The dividend declaration is on the back of a 100 percent rise in basing earnings per share to 2.92 (USD) cents and a 99 percent rise in attributable profits to US$16.2 million. This was despite intensifying competition in regional markets and difficult economic conditions in Zimbabwe during the period under review.

“We have also faced challenges in the region, with consumers’ discretionary income under pressure from various macro-economic challenges. This together with increased competition, has put pressure on our margins,” said Addington Chinake, the non-executive chairman for Simbisa .

Revenue for the interim period under review quickened 44 percent to $143.2 m, with “existing sores contributing 40 percent to the growth (and) the remaining growth coming from 20 new stores opened during the period” across its markets”.

Simbisa’s regional operations outside Zimbabwe include fast foods counters in Ghana, Zambia and Kenya. Chief executive officer Warren Meares said in Zimbabwe, Simbisa has decided to discount its prices payable in US Dollars in order “to raise the foreign currency” to meet foreign “royalty fee obligations, capex and intellectual property related raw material” imports.

The Zimbabwe-listed quick serve restaurant concern, which was spun off diversified consumer country Innscor, revealed that it had cancelled the intended acquisition of FoodFund. The listing in London has been stayed until economic and policy condition in Zimbabwe and the UK, which is battling with modalities for its exit from the European Union, improve and return to certainty.

“The proposed secondary listing on the London Stock Exchange Alternative Investment Markets has been postponed sine die. The listing transaction will be re-considered when market conditions are favourable and economic policies are more certain in both Zimbabwe and the United Kingdom,” said Chinake.

The company is anticipating continued challenging trading conditions although management has been tasked to focus on riding the storm.
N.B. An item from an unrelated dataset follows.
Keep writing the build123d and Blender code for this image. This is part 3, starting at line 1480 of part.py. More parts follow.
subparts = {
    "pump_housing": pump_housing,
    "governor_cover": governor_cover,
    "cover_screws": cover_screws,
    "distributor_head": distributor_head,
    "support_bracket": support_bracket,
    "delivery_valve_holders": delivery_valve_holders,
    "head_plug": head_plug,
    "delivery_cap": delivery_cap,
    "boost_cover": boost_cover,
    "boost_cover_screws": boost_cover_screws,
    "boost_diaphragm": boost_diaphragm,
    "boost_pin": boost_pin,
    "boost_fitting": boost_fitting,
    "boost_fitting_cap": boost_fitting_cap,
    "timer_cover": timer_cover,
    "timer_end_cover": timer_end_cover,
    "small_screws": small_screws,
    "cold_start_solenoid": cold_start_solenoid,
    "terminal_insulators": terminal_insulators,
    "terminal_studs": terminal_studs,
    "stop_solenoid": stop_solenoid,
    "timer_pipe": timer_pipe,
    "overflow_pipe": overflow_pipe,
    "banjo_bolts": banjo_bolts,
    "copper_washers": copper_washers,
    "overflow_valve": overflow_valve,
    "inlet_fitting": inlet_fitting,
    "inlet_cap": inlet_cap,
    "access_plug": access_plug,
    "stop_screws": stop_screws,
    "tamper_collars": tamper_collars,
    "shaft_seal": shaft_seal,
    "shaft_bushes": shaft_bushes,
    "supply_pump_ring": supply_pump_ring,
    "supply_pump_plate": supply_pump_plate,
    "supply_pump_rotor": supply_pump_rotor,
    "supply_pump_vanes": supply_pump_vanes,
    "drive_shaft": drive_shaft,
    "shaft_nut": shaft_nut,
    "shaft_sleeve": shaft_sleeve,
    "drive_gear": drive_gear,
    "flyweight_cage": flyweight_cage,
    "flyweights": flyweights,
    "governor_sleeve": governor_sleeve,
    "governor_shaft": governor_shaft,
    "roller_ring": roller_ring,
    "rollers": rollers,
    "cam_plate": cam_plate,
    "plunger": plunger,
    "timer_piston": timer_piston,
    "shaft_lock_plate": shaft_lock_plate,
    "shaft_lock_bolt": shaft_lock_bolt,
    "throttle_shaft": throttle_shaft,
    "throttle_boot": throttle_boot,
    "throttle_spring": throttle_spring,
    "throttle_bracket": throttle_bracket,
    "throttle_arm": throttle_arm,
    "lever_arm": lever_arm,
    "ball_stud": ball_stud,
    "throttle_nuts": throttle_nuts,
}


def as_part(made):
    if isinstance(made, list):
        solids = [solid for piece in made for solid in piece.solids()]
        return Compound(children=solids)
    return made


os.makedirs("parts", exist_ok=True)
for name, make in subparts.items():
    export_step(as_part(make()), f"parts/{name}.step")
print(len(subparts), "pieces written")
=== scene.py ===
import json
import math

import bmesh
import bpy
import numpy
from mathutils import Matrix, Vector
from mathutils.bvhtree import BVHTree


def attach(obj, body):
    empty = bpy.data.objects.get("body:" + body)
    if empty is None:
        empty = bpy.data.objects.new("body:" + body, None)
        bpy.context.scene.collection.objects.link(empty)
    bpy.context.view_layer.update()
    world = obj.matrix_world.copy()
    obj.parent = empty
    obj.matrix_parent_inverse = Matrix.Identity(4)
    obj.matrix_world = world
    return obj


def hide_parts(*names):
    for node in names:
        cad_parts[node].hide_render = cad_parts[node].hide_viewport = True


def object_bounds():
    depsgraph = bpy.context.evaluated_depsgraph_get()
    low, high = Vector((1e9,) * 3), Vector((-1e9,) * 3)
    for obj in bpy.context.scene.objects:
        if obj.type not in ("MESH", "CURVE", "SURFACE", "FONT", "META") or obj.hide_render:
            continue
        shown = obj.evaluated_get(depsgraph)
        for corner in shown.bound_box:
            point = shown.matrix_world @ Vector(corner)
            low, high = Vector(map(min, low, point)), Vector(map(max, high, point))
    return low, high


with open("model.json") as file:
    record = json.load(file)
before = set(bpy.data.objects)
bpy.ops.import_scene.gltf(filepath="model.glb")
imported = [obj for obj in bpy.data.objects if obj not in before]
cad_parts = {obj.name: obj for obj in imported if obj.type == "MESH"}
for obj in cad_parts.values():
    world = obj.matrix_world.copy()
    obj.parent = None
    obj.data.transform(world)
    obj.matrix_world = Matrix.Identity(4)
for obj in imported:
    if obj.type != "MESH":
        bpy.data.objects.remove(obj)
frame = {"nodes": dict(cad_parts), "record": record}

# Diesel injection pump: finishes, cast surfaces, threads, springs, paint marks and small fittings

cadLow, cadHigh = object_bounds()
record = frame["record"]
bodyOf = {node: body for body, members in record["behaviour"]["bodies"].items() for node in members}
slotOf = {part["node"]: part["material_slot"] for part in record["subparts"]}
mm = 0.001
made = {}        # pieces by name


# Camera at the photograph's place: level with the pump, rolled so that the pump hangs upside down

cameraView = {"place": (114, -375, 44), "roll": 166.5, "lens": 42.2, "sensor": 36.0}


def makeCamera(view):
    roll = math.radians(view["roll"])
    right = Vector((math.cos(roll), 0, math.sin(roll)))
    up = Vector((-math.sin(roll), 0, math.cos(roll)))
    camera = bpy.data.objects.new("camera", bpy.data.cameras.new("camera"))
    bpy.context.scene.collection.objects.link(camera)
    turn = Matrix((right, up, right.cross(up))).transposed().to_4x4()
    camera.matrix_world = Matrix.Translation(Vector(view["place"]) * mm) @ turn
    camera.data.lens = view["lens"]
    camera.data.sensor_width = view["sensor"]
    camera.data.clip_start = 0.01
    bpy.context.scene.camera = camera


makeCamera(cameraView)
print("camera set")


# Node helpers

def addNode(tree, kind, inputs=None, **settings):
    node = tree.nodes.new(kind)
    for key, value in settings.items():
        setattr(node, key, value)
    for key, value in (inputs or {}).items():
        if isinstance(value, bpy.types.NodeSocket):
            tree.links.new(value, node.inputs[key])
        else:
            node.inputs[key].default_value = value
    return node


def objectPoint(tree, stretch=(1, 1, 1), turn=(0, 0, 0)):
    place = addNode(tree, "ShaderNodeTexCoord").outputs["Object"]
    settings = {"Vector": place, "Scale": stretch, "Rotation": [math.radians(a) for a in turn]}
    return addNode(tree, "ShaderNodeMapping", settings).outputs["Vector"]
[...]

Despite the anticipated economic challenges, Simbisa is planning to roll more outlets in “outlying” markets.

The African regional market challenges saw Simbisa move out of the Democratic Republic of Congo although it has recently said it “will focus on the rollout of casual dining brands” as well as “continuously exploring opportunities to develop and acquire new brands and value propositions” aligned to its strategy.